Returns current height value used to define the current slice.

expansion_steps()[source]

Returns integer used for limiting interval expansion.

in_initial_phase()

For methods that need an initial phase (see needs_initial_phase()), this method returns True if the method is currently configured to be in its initial phase. For other methods a NotImplementedError is returned.

n_hyper_parameters()[source]

See TunableMethod.n_hyper_parameters().

name()[source]

See pints.MCMCSampler.name().

needs_initial_phase()

Returns True if this method needs an initial phase, for example an adaptation-free period for adaptive covariance methods, or a warm-up phase for DREAM.

needs_sensitivities()

Returns True if this methods needs sensitivities to be passed in to tell along with the evaluated logpdf.

prob_overrelaxed()[source]

Returns probability of carrying out an overrelaxed step.

replace(current, current_log_pdf, proposed=None)

Replaces the internal current position, current LogPDF, and proposed point (if any) by the user-specified values.

This method can only be used once the initial position and LogPDF have been set (so after at least 1 round of ask-and-tell).

This is an optional method, and some samplers may not support it.

set_bisection_steps(a)[source]

Set integer for limiting the bisection process in overrelaxed steps.

set_expansion_steps(m)[source]

Set integer for limiting the interval expansion.

set_hyper_parameters(x)[source]

The hyper-parameter vector is [width, expansion steps, prob_overrelaxed, bisection steps]. See TunableMethod.set_hyper_parameters().

set_initial_phase(in_initial_phase)

For methods that need an initial phase (see needs_initial_phase()), this method toggles the initial phase algorithm.
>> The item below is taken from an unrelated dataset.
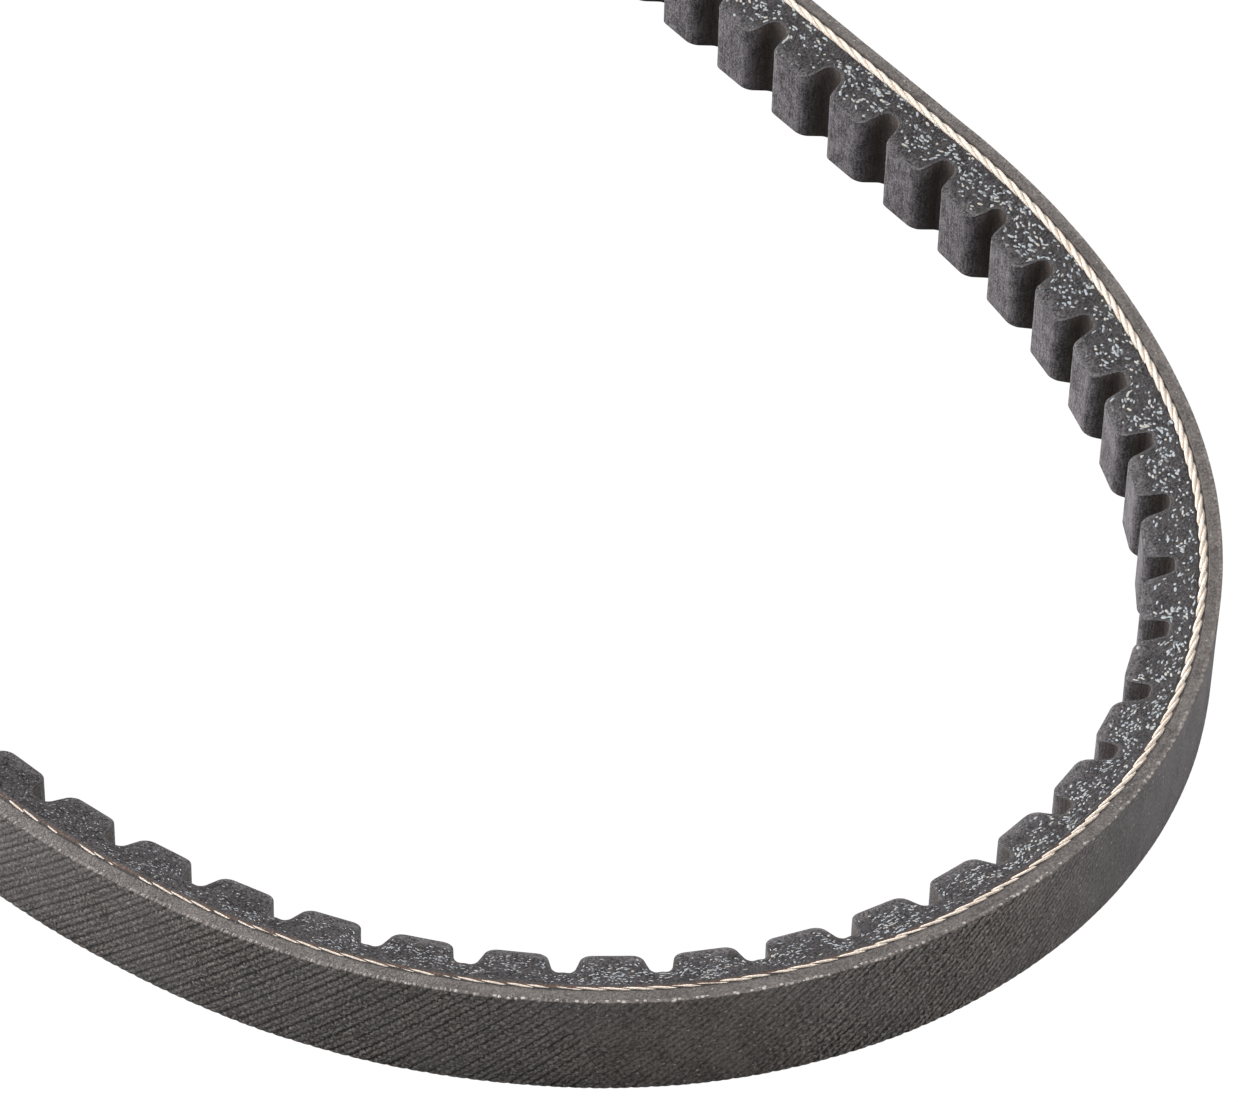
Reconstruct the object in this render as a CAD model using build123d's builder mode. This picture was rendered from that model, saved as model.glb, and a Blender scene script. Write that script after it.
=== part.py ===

For other methods a NotImplementedError is returned.

set_prob_overrelaxed(prob)[source]

Set the probability of a step being overrelaxed.

set_width(w)[source]

Sets the width for generating the interval.

This can either be a single number or an array with the same number of elements as the number of variables to update.

tell(fx)[source]

See pints.SingleChainMCMC.tell().

width()[source]

Returns the width used for generating the interval.